● **Do this**:
Would you copy only the lines below, beginning with the one that contains "Write the JSON" and running through the last entry line?

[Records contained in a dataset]

_____

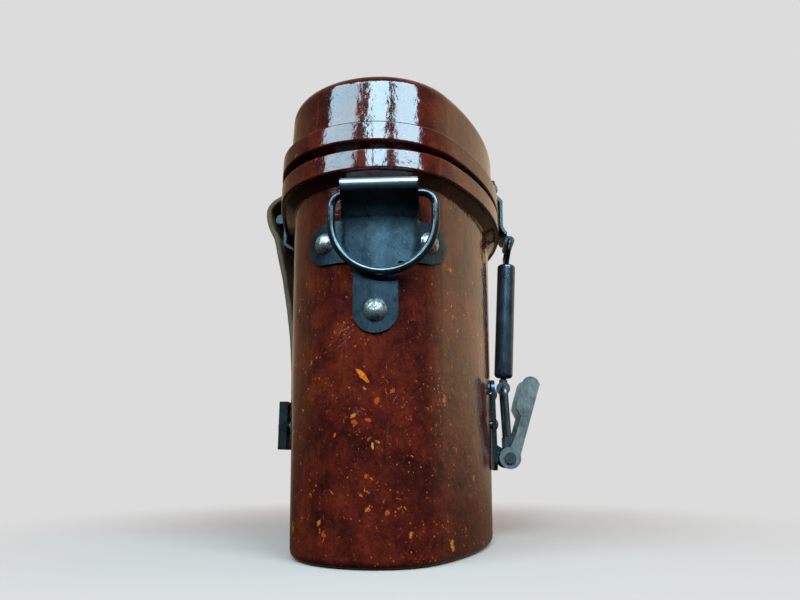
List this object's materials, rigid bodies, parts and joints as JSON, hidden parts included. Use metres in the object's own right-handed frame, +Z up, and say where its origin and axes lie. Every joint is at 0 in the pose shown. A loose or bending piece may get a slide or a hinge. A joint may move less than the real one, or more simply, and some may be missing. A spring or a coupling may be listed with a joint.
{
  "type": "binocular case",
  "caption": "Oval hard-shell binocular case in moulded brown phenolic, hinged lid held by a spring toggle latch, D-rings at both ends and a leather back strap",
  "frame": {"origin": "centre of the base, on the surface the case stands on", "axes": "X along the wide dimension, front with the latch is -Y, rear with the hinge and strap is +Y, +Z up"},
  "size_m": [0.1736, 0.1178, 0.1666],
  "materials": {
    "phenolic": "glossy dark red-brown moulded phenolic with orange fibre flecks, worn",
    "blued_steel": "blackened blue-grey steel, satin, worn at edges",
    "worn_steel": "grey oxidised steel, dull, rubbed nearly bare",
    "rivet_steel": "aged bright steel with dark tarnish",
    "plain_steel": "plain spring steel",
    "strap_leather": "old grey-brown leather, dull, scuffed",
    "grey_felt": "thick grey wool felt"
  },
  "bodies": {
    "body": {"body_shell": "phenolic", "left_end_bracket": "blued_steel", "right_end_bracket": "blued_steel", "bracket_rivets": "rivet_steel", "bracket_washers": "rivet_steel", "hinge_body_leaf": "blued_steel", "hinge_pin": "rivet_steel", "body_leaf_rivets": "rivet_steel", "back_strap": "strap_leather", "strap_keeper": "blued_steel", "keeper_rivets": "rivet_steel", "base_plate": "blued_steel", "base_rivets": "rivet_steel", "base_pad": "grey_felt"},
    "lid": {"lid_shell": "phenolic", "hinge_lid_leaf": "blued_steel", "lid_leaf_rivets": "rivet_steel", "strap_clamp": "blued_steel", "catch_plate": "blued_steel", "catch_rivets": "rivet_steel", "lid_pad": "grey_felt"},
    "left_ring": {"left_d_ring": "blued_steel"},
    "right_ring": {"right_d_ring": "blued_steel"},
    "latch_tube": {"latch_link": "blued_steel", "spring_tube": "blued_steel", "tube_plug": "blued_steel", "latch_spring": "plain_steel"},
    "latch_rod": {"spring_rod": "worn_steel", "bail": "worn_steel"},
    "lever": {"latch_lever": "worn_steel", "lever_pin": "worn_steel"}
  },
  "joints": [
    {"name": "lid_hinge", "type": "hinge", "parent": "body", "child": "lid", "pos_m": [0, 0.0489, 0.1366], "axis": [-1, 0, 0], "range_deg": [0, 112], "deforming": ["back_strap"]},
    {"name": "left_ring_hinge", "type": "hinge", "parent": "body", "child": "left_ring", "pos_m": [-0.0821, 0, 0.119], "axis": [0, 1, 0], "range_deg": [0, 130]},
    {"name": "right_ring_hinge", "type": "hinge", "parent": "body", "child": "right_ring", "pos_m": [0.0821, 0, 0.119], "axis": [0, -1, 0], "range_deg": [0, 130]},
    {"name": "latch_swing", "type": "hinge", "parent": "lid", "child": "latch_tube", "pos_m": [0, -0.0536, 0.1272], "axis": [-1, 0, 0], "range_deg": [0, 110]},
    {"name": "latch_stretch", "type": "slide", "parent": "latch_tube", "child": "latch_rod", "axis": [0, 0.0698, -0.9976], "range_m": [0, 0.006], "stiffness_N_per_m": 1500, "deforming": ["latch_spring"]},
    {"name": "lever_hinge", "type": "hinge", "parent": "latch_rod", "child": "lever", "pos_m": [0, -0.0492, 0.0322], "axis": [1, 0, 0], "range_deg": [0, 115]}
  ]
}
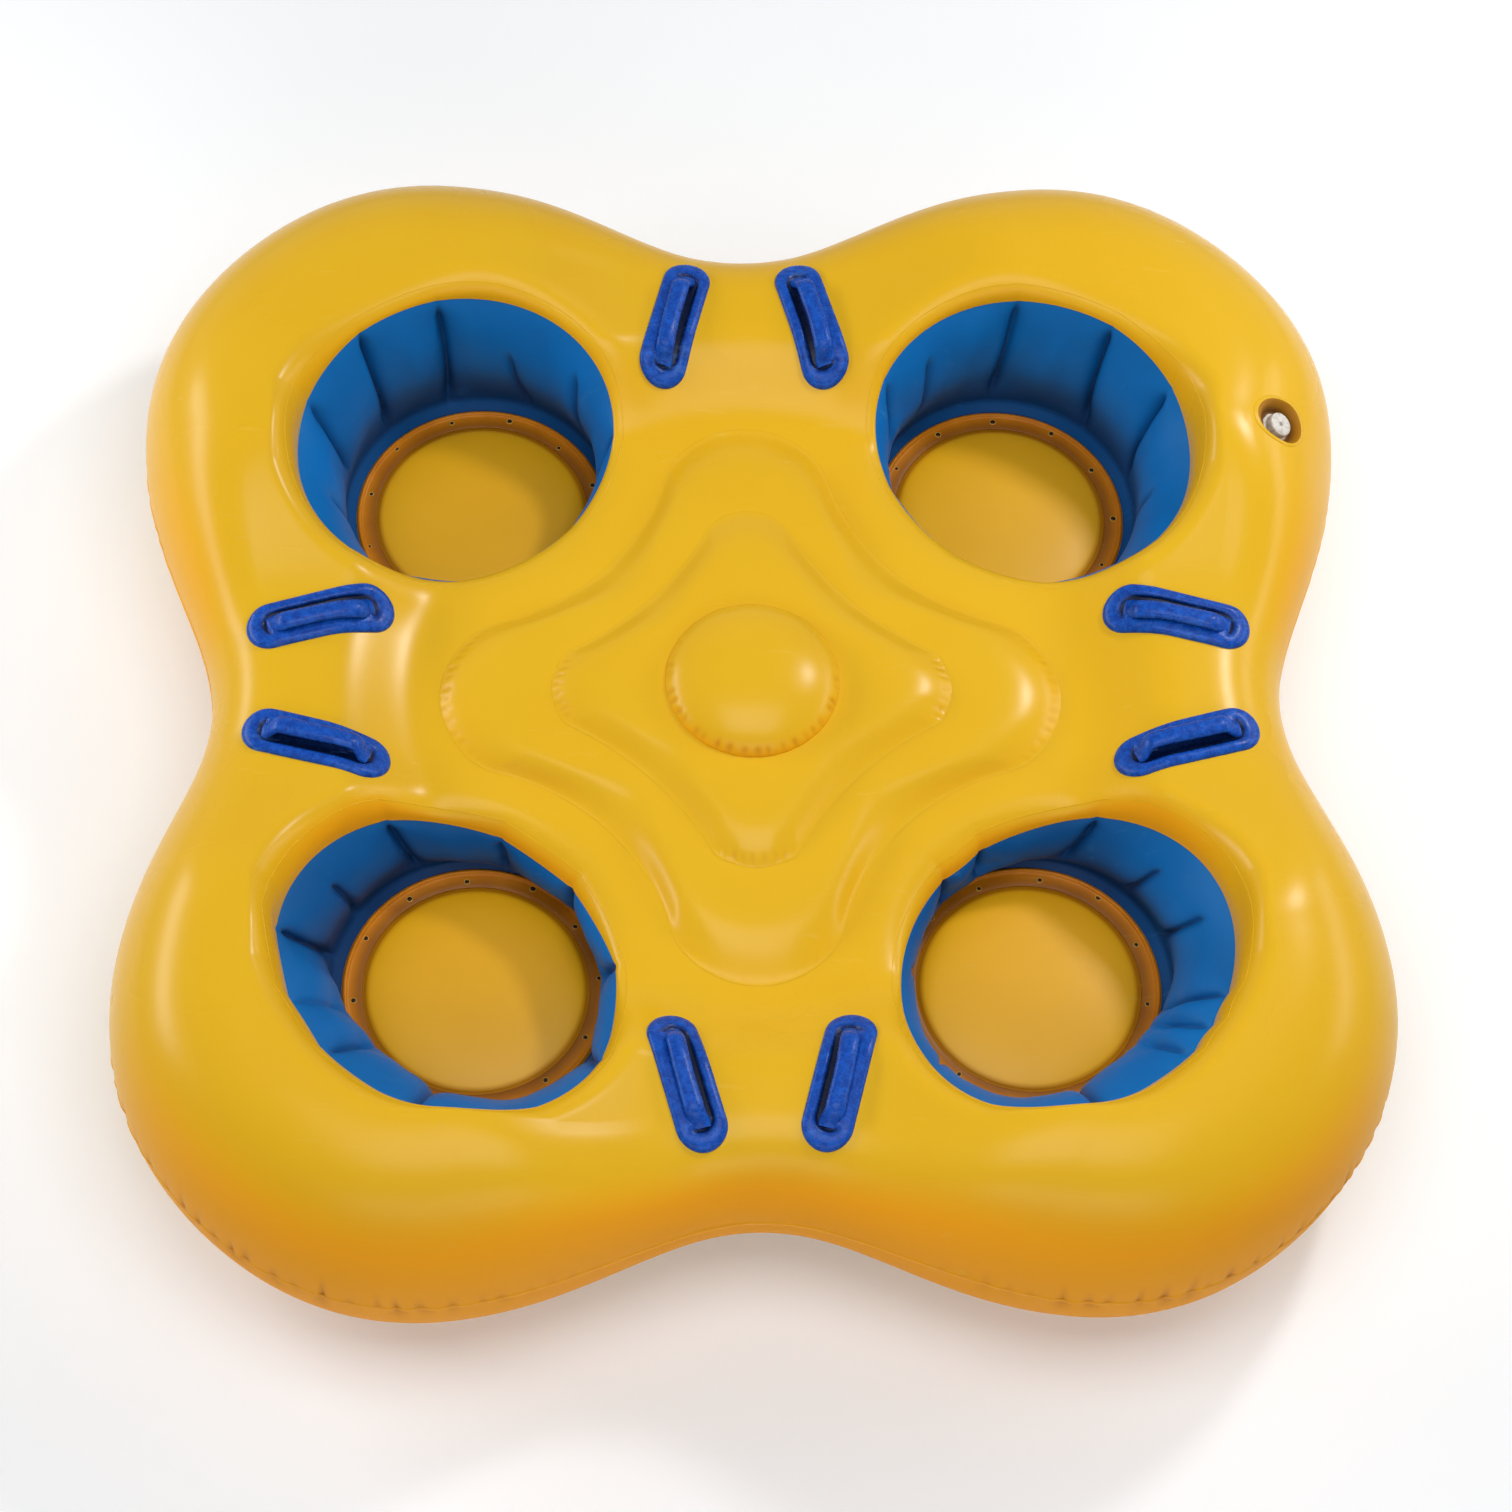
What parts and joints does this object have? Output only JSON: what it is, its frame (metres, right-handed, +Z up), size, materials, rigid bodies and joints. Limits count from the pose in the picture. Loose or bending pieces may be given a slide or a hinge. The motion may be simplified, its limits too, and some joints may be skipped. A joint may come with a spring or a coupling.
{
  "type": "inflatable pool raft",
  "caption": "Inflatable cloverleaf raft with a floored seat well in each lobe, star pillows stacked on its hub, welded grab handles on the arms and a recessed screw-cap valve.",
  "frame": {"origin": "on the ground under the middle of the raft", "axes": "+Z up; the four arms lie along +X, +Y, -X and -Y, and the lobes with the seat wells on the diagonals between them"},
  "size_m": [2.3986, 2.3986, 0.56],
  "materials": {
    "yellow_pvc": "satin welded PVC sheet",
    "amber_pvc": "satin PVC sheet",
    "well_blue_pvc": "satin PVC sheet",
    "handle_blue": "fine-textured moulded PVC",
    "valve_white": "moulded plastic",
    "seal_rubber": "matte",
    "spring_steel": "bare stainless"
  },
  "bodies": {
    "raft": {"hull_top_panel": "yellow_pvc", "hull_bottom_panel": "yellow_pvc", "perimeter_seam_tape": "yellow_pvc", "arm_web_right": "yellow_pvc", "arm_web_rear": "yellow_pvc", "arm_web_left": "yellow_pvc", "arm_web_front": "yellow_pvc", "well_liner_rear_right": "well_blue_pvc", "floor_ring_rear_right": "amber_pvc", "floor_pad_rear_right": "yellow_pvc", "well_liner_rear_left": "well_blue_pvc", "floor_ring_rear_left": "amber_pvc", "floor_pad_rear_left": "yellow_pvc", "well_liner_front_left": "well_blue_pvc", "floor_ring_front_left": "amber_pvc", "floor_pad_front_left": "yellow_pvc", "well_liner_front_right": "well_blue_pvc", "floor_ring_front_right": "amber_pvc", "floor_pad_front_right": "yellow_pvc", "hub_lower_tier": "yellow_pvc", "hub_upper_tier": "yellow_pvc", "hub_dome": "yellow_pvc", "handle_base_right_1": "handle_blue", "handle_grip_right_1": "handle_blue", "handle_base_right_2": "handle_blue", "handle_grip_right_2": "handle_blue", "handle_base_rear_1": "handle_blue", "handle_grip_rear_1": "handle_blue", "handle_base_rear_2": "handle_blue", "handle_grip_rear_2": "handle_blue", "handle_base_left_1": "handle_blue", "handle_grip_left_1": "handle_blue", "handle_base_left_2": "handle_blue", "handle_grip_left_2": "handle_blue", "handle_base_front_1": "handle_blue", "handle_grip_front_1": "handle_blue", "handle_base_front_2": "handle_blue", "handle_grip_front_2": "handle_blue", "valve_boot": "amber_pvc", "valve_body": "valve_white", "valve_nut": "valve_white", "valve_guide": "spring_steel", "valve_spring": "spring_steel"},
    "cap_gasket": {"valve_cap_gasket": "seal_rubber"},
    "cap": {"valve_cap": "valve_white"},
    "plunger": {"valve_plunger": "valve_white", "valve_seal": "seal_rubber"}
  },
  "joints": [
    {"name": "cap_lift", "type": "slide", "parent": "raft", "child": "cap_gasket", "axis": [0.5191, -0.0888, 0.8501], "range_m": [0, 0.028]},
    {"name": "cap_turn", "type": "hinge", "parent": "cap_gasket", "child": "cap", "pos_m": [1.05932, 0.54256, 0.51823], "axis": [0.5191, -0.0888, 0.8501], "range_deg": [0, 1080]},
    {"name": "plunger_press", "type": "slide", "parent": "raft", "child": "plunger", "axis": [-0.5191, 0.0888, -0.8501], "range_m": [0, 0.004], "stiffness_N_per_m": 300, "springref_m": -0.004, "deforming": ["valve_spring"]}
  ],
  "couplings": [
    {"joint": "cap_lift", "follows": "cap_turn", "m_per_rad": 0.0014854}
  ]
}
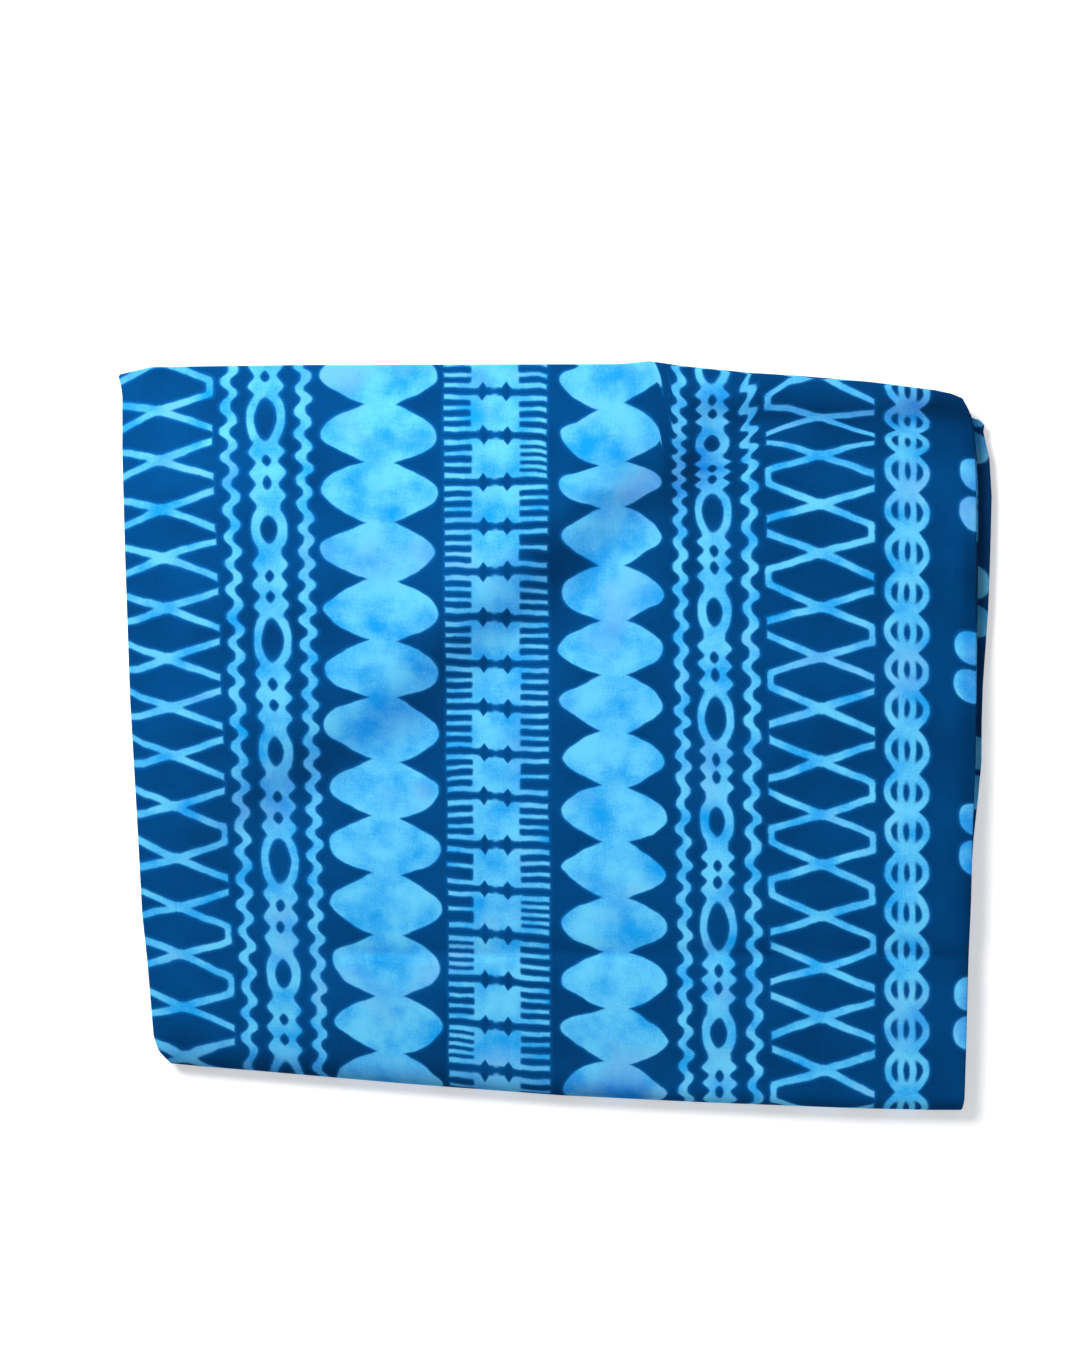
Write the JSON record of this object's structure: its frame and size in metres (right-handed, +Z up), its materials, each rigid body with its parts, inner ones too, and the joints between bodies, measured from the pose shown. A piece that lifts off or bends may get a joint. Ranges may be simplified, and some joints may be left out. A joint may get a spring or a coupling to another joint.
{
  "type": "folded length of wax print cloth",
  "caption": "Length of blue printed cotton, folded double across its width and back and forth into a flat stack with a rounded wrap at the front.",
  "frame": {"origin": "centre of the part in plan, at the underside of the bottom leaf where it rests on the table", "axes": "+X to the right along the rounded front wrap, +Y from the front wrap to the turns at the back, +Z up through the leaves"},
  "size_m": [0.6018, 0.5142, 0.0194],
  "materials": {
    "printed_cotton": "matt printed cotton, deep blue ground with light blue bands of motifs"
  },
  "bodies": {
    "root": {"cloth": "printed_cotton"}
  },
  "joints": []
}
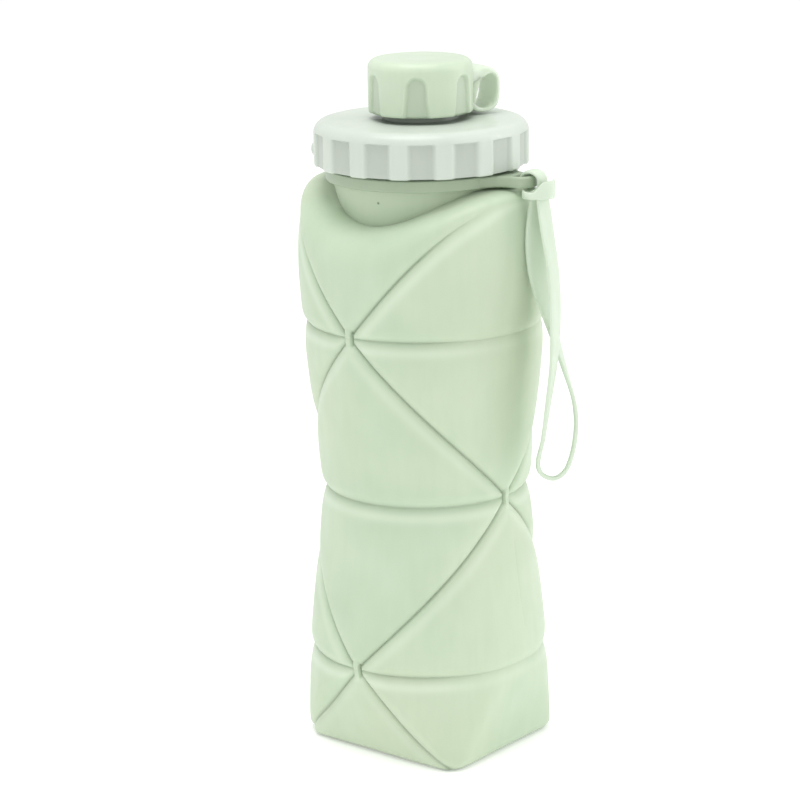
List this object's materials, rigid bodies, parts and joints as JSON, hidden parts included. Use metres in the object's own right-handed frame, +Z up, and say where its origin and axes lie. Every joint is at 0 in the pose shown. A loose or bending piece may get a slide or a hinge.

_____

● **Expected output**:
Write the JSON record of this object's structure: its frame and size in metres (right-handed, +Z up), its materials, each rigid body with its parts, inner ones too, and the joints between bodies, measured from the pose shown. A piece that lifts off or bends may get a joint. Ranges may be simplified, and some joints may be left out. A joint may get a spring or a coupling to another joint.
{
  "type": "folded length of wax print cloth",
  "caption": "Length of blue printed cotton, folded double across its width and back and forth into a flat stack with a rounded wrap at the front.",
  "frame": {"origin": "centre of the part in plan, at the underside of the bottom leaf where it rests on the table", "axes": "+X to the right along the rounded front wrap, +Y from the front wrap to the turns at the back, +Z up through the leaves"},
  "size_m": [0.6018, 0.5142, 0.0194],
  "materials": {
    "printed_cotton": "matt printed cotton, deep blue ground with light blue bands of motifs"
  },
  "bodies": {
    "root": {"cloth": "printed_cotton"}
  },
  "joints": []
}
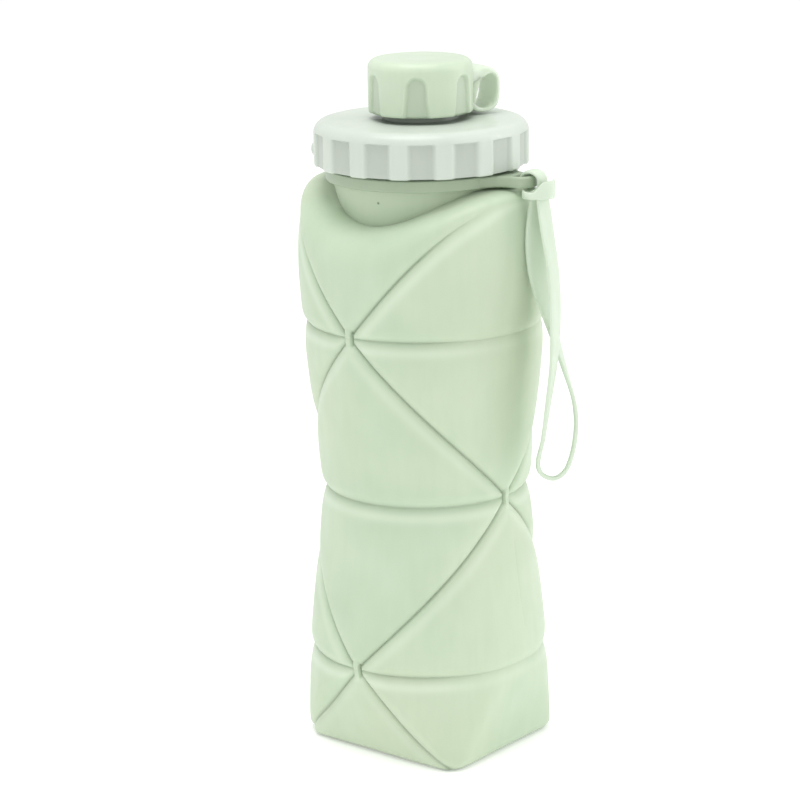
List this object's materials, rigid bodies, parts and joints as JSON, hidden parts included. Use metres in the object's own right-handed frame, +Z up, and say where its origin and axes lie. Every joint is at 0 in the pose shown. A loose or bending piece may get a slide or a hinge.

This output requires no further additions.